**Problem to work on:** Transcribe only part of the material below: the lines from the one containing "Model this object in build123d, one" through the one containing "# Origin: centre", inclusive, exactly as written.

**Data shown:**
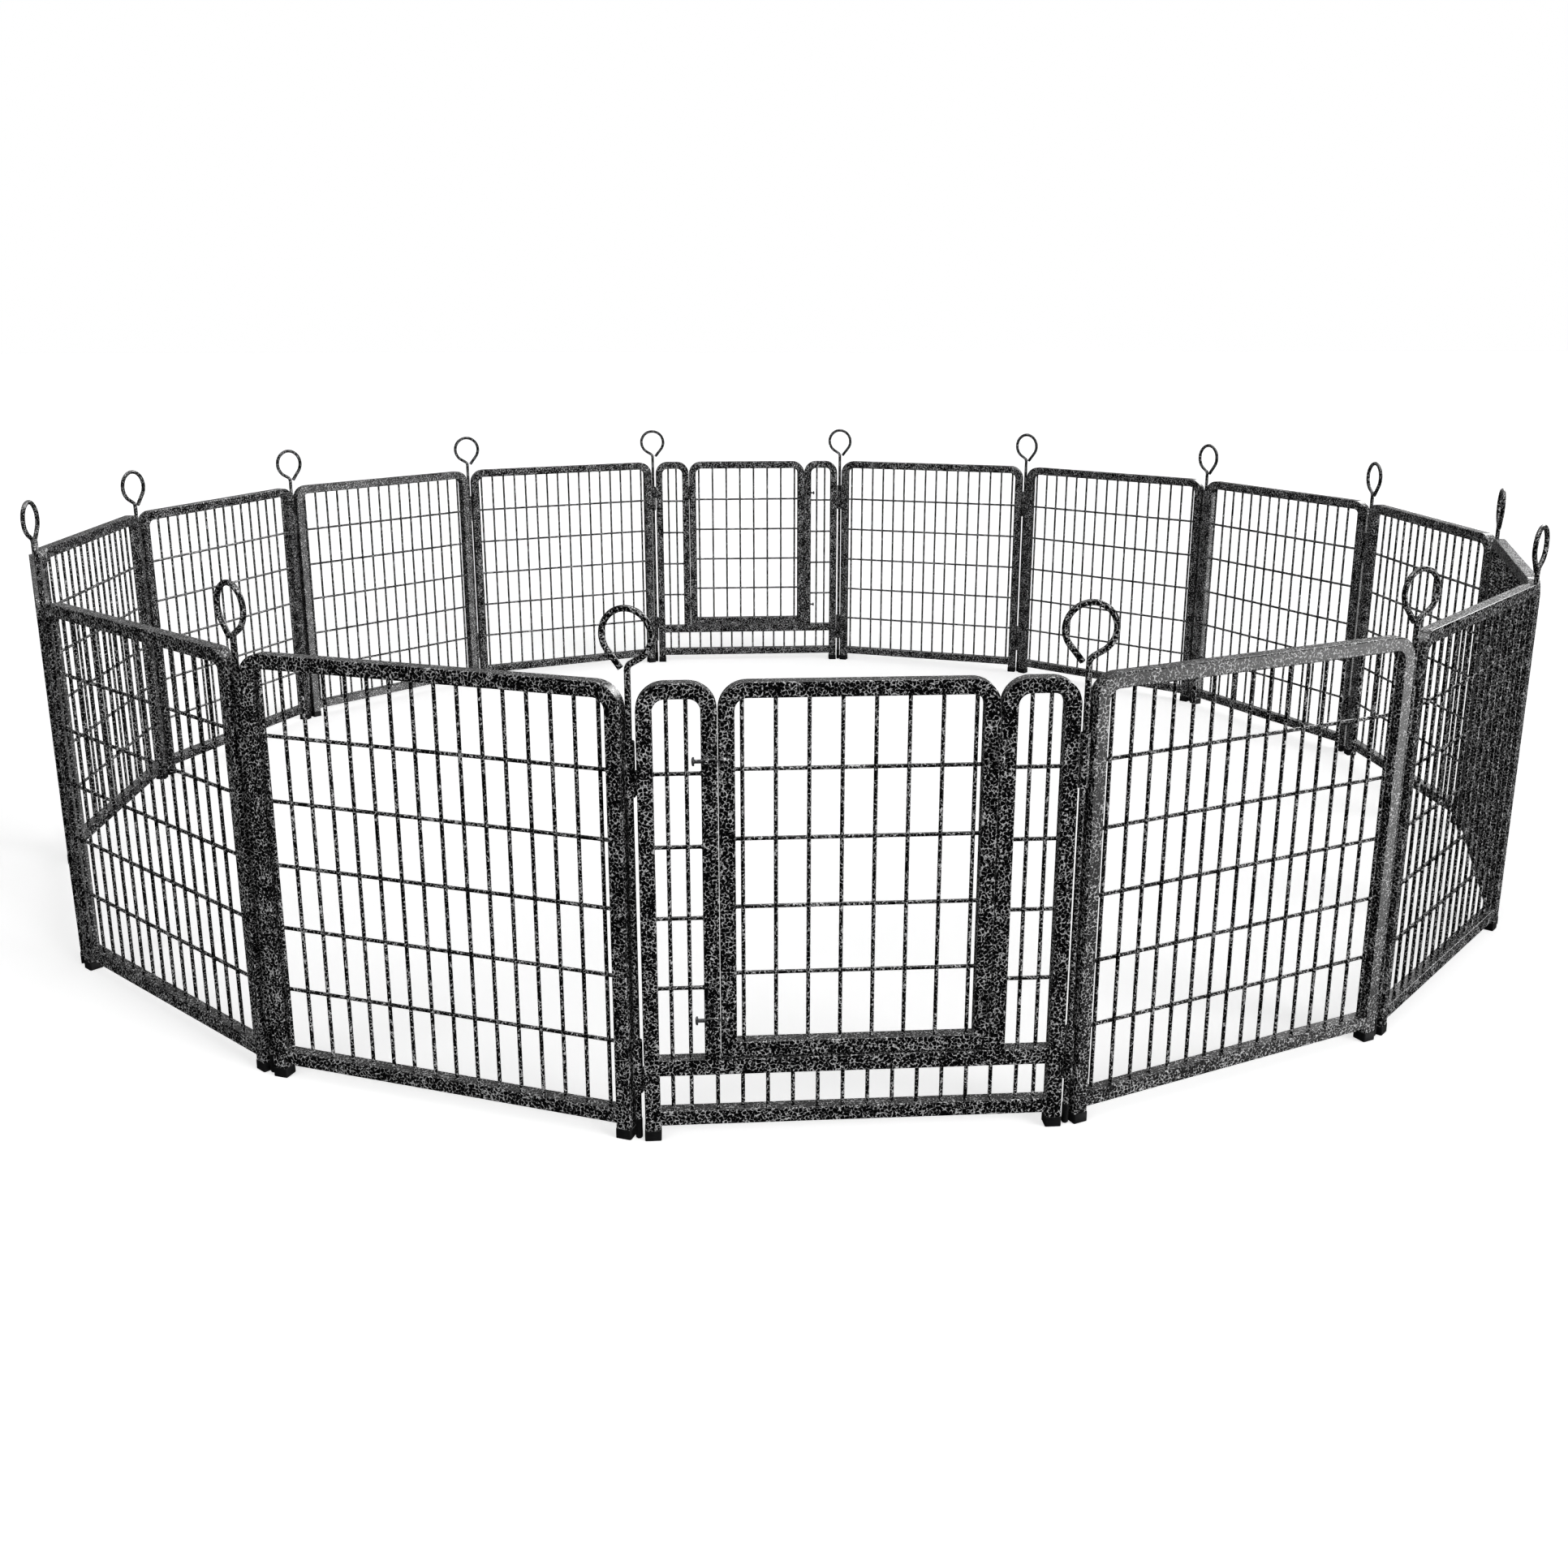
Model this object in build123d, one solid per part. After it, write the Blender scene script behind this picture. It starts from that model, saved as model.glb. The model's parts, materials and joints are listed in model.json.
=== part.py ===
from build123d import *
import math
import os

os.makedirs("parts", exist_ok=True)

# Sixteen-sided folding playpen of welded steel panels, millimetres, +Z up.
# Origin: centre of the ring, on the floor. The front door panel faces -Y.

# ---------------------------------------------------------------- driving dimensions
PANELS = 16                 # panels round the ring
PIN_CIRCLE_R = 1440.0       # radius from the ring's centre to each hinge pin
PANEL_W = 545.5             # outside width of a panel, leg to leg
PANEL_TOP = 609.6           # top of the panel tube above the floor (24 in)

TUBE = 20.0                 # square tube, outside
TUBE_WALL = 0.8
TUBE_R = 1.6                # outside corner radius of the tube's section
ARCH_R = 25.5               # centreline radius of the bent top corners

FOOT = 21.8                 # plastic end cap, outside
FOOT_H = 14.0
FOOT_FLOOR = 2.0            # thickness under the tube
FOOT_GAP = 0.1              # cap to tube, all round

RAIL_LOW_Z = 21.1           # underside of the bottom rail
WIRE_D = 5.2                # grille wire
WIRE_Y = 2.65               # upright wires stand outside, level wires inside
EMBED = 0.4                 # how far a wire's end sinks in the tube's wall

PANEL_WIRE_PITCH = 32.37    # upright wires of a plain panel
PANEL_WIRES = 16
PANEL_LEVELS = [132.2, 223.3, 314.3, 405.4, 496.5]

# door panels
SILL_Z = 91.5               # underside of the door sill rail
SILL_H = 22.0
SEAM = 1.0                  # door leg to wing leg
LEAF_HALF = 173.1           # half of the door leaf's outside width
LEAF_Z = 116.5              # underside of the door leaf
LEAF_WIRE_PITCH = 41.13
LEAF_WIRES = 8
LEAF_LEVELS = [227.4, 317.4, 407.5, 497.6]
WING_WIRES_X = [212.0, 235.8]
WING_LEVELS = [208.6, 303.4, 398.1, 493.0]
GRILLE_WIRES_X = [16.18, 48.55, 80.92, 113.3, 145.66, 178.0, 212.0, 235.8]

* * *

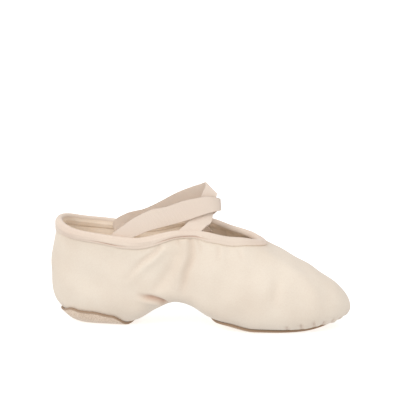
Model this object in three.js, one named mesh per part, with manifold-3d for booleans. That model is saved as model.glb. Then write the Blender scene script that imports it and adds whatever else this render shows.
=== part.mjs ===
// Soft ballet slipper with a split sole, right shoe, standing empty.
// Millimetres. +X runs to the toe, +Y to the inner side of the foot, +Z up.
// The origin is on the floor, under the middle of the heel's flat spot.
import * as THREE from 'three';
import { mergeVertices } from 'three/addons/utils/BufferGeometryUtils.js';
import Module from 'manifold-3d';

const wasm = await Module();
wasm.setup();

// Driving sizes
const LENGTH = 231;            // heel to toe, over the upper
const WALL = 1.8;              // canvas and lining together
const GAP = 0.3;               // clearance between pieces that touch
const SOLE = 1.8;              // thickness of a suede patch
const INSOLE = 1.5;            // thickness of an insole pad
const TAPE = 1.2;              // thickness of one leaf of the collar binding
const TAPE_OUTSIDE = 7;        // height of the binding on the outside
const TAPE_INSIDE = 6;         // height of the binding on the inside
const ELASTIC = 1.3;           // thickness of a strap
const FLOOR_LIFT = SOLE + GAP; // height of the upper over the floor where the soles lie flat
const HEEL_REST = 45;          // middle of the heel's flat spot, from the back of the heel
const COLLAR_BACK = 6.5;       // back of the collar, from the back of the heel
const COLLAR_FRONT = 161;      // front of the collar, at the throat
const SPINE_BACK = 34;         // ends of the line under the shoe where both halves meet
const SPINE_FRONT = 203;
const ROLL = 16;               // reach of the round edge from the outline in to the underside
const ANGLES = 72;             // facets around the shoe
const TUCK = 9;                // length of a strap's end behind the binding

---

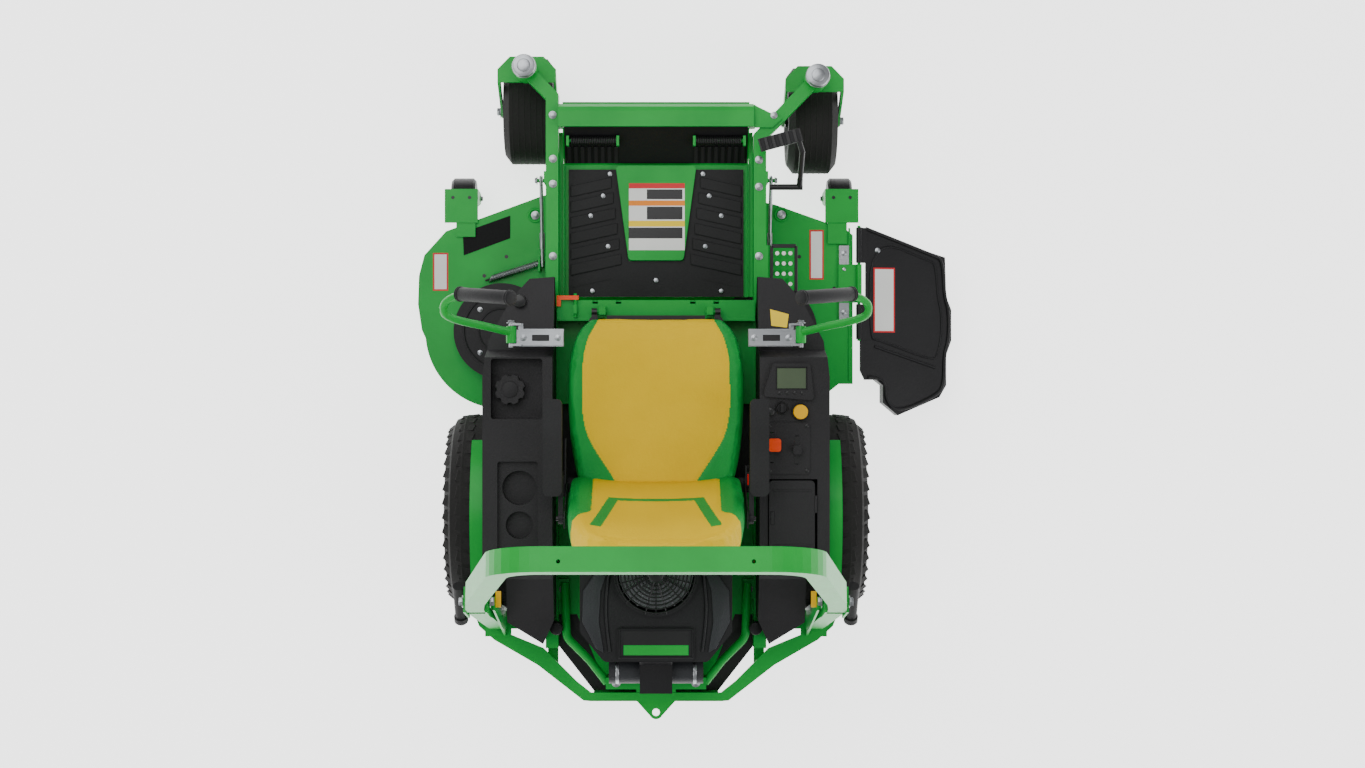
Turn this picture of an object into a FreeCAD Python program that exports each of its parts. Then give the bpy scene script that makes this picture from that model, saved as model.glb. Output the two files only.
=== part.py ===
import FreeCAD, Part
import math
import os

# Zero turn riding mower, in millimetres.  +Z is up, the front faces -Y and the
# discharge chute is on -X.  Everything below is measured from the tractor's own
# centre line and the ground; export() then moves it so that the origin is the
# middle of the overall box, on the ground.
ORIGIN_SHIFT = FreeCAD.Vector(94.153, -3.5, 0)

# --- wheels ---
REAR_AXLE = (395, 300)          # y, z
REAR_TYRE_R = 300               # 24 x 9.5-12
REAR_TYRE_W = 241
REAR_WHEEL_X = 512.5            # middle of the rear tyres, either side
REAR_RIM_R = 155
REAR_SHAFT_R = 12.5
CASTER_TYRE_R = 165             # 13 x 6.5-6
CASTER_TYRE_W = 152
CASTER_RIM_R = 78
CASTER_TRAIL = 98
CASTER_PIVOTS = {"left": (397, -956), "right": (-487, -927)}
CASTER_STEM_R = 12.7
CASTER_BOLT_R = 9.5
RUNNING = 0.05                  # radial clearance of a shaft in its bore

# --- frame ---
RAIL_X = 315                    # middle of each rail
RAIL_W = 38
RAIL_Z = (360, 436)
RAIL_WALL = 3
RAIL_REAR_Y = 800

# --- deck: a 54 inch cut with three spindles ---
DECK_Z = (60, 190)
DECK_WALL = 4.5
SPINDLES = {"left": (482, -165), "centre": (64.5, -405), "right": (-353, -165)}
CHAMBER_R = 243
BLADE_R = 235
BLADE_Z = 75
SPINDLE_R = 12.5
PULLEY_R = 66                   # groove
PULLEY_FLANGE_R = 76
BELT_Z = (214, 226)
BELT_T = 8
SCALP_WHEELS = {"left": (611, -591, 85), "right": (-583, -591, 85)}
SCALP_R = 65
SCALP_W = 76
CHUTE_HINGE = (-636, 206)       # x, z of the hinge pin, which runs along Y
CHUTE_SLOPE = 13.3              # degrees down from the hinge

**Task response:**
Model this object in build123d, one solid per part. After it, write the Blender scene script behind this picture. It starts from that model, saved as model.glb. The model's parts, materials and joints are listed in model.json.
=== part.py ===
from build123d import *
import math
import os

os.makedirs("parts", exist_ok=True)

# Sixteen-sided folding playpen of welded steel panels, millimetres, +Z up.
# Origin: centre of the ring, on the floor. The front door panel faces -Y.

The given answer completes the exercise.